Skipping over most of the book, here’s another paragraph that resonates with me:
Crowding is what Keats meant when he told poets to “load every rift with ore.” It’s what we mean when we exhort ourselves to avoid flabby language and cliches, never to use ten vague words where two will do, always to seek the vivid phrase, the exact word. By crowding I also mean keeping the story full, always full of what’s happening in it; keeping it moving, not slacking and wandering into irrelevancies; keeping it interconnected with itself, rich with echoes forward and backward. Vivid, exact, concrete, accurate, dense, rich: these adjectives describe a prose that is crowded with sensations, meanings and implications.
If I join up those two things, I get the advice to enjoy language, play with it, using all of its poetic qualities and techniques wherever you think they’ll enhance the read. But at the same time, keep it concrete, specific and as singular as you can.
Tolkien says something very similar in his essay “On Fairy Stories” (among many other thought provoking things):
The “fantastic” elements in verse and prose of other kinds, even when only decorative or
occasional, help in this release. But not so thoroughly as a fairy-story, a thing built on or
about Fantasy, of which Fantasy is the core. Fantasy is made out of the Primary World, but a
good craftsman loves his material, and has a knowledge and feeling for clay, stone and wood
which only the art of making can give. By the forging of Gram cold iron was revealed; by
the making of Pegasus horses were ennobled; in the Trees of the Sun and Moon root and
stock, flower and fruit are manifested in glory.
And actually fairy-stories deal largely, or (the better ones) mainly, with simple or
fundamental things, untouched by Fantasy, but these simplicities are made all the more
luminous by their setting. For the story-maker who allows himself to be “free with” Nature
can be her lover not her slave. It was in fairy-stories that I first divined the potency of the
words, and the wonder of the things, such as stone, and wood, and iron; tree and grass; house and fire; bread and wine.

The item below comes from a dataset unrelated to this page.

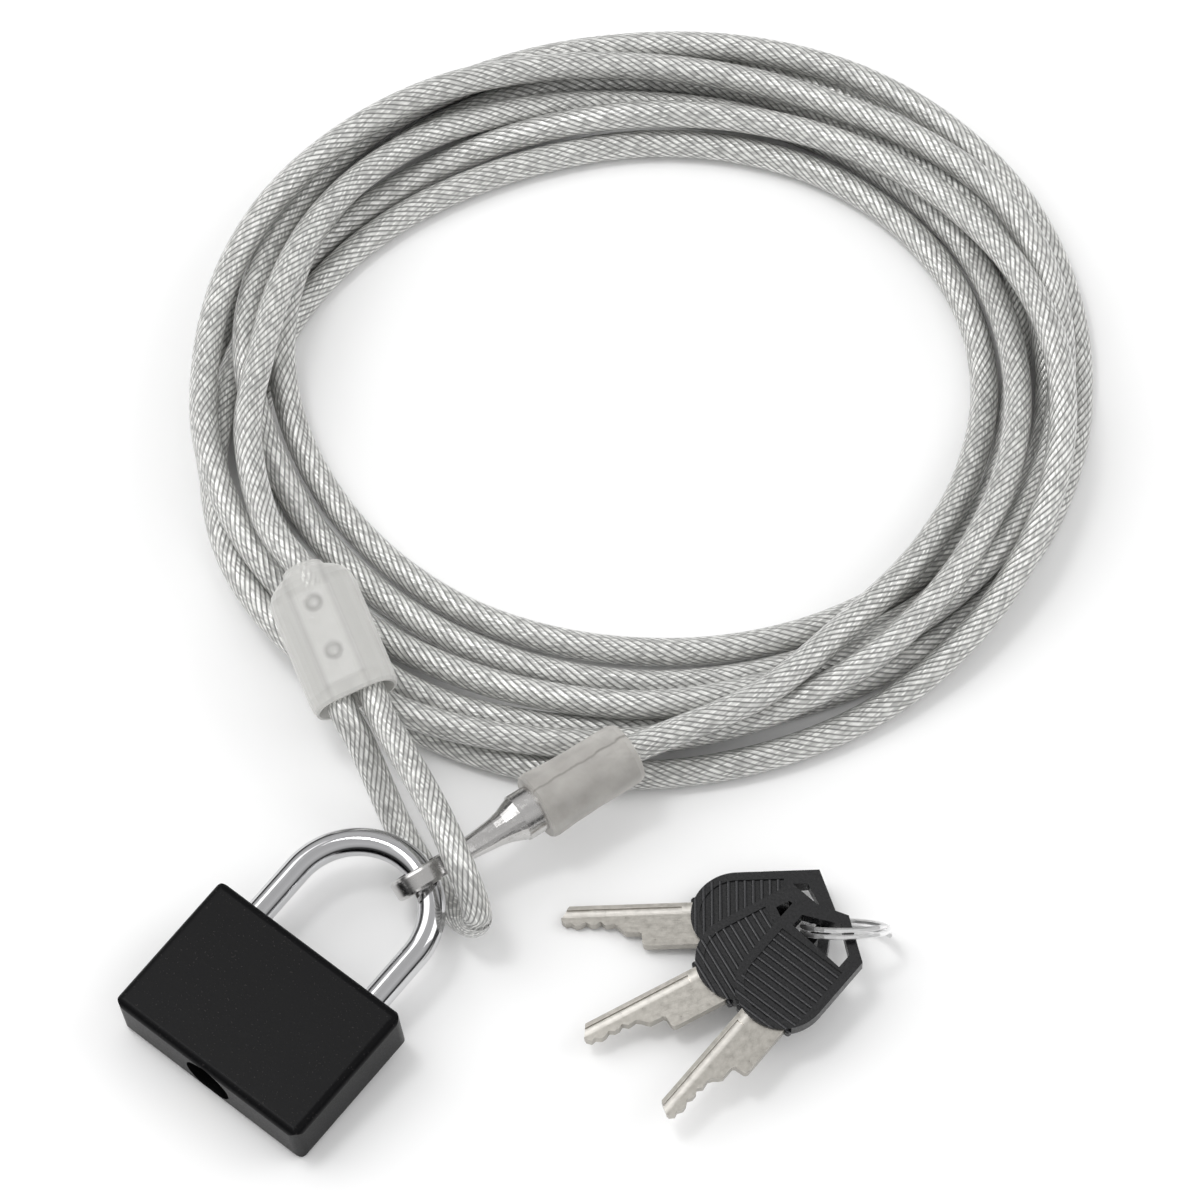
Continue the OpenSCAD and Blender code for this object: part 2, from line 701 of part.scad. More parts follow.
module split_ring() {
    steps = 24;
    n = round(ring_turns * steps);
    r = ring_d / 2 - ring_wire / 2;
    points = [for (i = [0:n])
        [r * cos(360 * i / steps), r * sin(360 * i / steps),
            1.25 * ring_wire * (i / steps - ring_turns / 2)]];
    color(chrome_steel) translate(ring_at) rotate([0, 0, ring_turn]) rotate([-ring_lean, 0, 0])
        tube(points, ring_wire / 2, 6);
}

lock_body();
shackle();
heel_stop_pin();
heel_spring();
latch_bolt();
latch_spring();
cylinder_plug();
plug_stop_pin();
key_pins();
driver_pins();
pin_springs();
chamber_caps();
cable_coil();
cable_loop();
loop_ferrule();
loop_sleeve();
eye_terminal();
eye_sleeve();
key_blade(0);  // key_1_blade
key_head(0);  // key_1_head
key_blade(1);  // key_2_blade
key_head(1);  // key_2_head
key_blade(2);  // key_3_blade
key_head(2);  // key_3_head
split_ring();
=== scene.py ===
import bpy
import math
import numpy as np
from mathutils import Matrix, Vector


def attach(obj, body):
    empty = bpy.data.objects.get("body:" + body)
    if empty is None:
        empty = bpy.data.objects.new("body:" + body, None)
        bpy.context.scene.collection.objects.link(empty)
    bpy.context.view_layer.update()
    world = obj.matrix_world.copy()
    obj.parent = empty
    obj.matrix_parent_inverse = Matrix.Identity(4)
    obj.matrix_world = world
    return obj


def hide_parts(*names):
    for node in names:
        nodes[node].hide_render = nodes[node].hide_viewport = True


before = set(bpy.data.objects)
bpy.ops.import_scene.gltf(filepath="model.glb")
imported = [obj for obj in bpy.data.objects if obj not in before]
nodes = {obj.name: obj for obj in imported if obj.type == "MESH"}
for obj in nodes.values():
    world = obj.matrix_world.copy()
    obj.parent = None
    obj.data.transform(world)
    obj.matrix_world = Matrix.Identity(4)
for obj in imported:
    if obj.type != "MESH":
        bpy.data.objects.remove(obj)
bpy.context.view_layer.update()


# ---------------------------------------------------------------------------
# Camera: a long lens high over the front of the padlock, looking down on the
# table so that the whole coil, the padlock and the keys fill a square frame.
camera_data = bpy.data.cameras.new("camera")
camera_data.lens = 186.45
camera_data.sensor_width = 36.0
camera_data.clip_end = 20.0
camera = bpy.data.objects.new("camera", camera_data)
bpy.context.scene.collection.objects.link(camera)
camera.location = (0.3266, -0.3556, 0.9305)
aim = Vector((-0.0221, 0.0674, 0.0)) - camera.location
camera.rotation_euler = aim.to_track_quat("-Z", "Y").to_euler()
bpy.context.scene.camera = camera


# All that lies on a route is in millimetres. The passes run round one oval, turned on
# the table, with 24 stations to a turn from 30 degrees short of its left end.
CABLE_D = 5
CABLE_R = CABLE_D / 2
COIL_W, COIL_H = 142, 129
COIL_AT = (-42.5, 103.7)
COIL_TURN = math.radians(39.5)
FIRST_ANGLE, PER_TURN = -30, 24
COIL_STEP, NOOSE_STEP = 1.0, 0.7

# Settling: the pitch the passes are pushed apart to, the steps, the share of the lack
# made good in one step, and the evening, which has died away after 0.7 of the steps.
PASS_PITCH = 5.4
SETTLE_STEPS = 120
PUSH = 0.45
EVENING, EVENED_FOR = 0.5, 0.7

# The loop sleeve's mouth and how it lies. The ferrule starts and ends this far in from
# the mouth, and each leg of the folded end lies this far off the sleeve's middle.
SLEEVE_MOUTH = np.array([-35.6, 19.1, 15.4])
SLEEVE_YAW, SLEEVE_RISE, SLEEVE_ROLL = np.radians([151.5, 6.0, -15.0])
FERRULE_FRONT, FERRULE_BACK = 3.5, 21
LEG_OFF = 2.8

# The eye hangs on the shackle's arch, 68 degrees up from the heel leg. The arch is given
# in the padlock's own frame, which is tilted on its lower back edge. The crimped tube
# ends 36 mm from the middle of the eye's hole.
BODY_AT = (-11.5, -46.8)
BODY_TILT = math.radians(6.5)
BODY_EDGE_R = 1.4
ARCH_Y, ARCH_Z, ARCH_R = 38, 5.5, 12.8
EYE_ARCH_ANGLE = math.radians(68)
EYE_YAW, EYE_RISE = np.radians([73.0, 3.0])
TUBE_END = 36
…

Which I take to mean “remember that even the simplest things in your fictional world – the sea, the rain, the tea-cup in your character’s hand, reflect things in our own world which are real, and remarkable. There is a kind of miracle in the existence of anything at all, and in the same way everything that you put into a book is something created out of nothing.” The details of your fictional world are little marvels of creation and ought to be treated as (as LeGuin says) “Vivid, exact, concrete, accurate, dense, rich.” In your subcreated world, all the things are real things, which you summoned out of non-existence with your mere words. It’s well worth treating them with the kind of care you would give to anything magical, potent and strange.
A writer can draw your attention to grass in their imaginary world in such a way that when you come back, you see grass in your own land as the remarkable and peculiar thing that it is. The pundits may tell you that everyone knows what grass looks like, so just drop the word and move on. But it’s not so – few people have the time to really notice grass. If you do it for them, you can give them back some of their childish wonder at how amazing everything is. So don’t just drop the word ‘grass’ and move on. Take the time to notice whether it’s close cropped, hair fine grass, striped in two greens, or long, coarse grass with moss and dandelions, just turning blond in the summer heat. Your worlds will be better for it and you may end up working enchantment.
That’s the theory, anyway. I don’t think I match up to it yet, but I try.
re. grass (because that’s where you ended up, sort of). I used to interpret the word “lawn” as “area of grass”, until a few years ago when my grandad said he’d “never had a lawn, but always had a good bit of grass in the garden”.
So just using one word might not work anyway, as your reader may interpret it in a different manner to your intention, so description is needed, as you point out above.
Also, thanks for the info, I’d heard of (and possibly read) On Fairy Stories, but not Steering the Craft 🙂
I would probably use ‘lawn’ to mean ‘area of grass’ as well, but that’s because I’ve never aspired to a proper weed-free bowling-green type lawn. Something to lie on on a summer day is fine for me. But yes, the more specific you get, the less you should cause that kind of confusion.
Steering the Craft is lovely and makes you want to write, which is more than most how to write books do!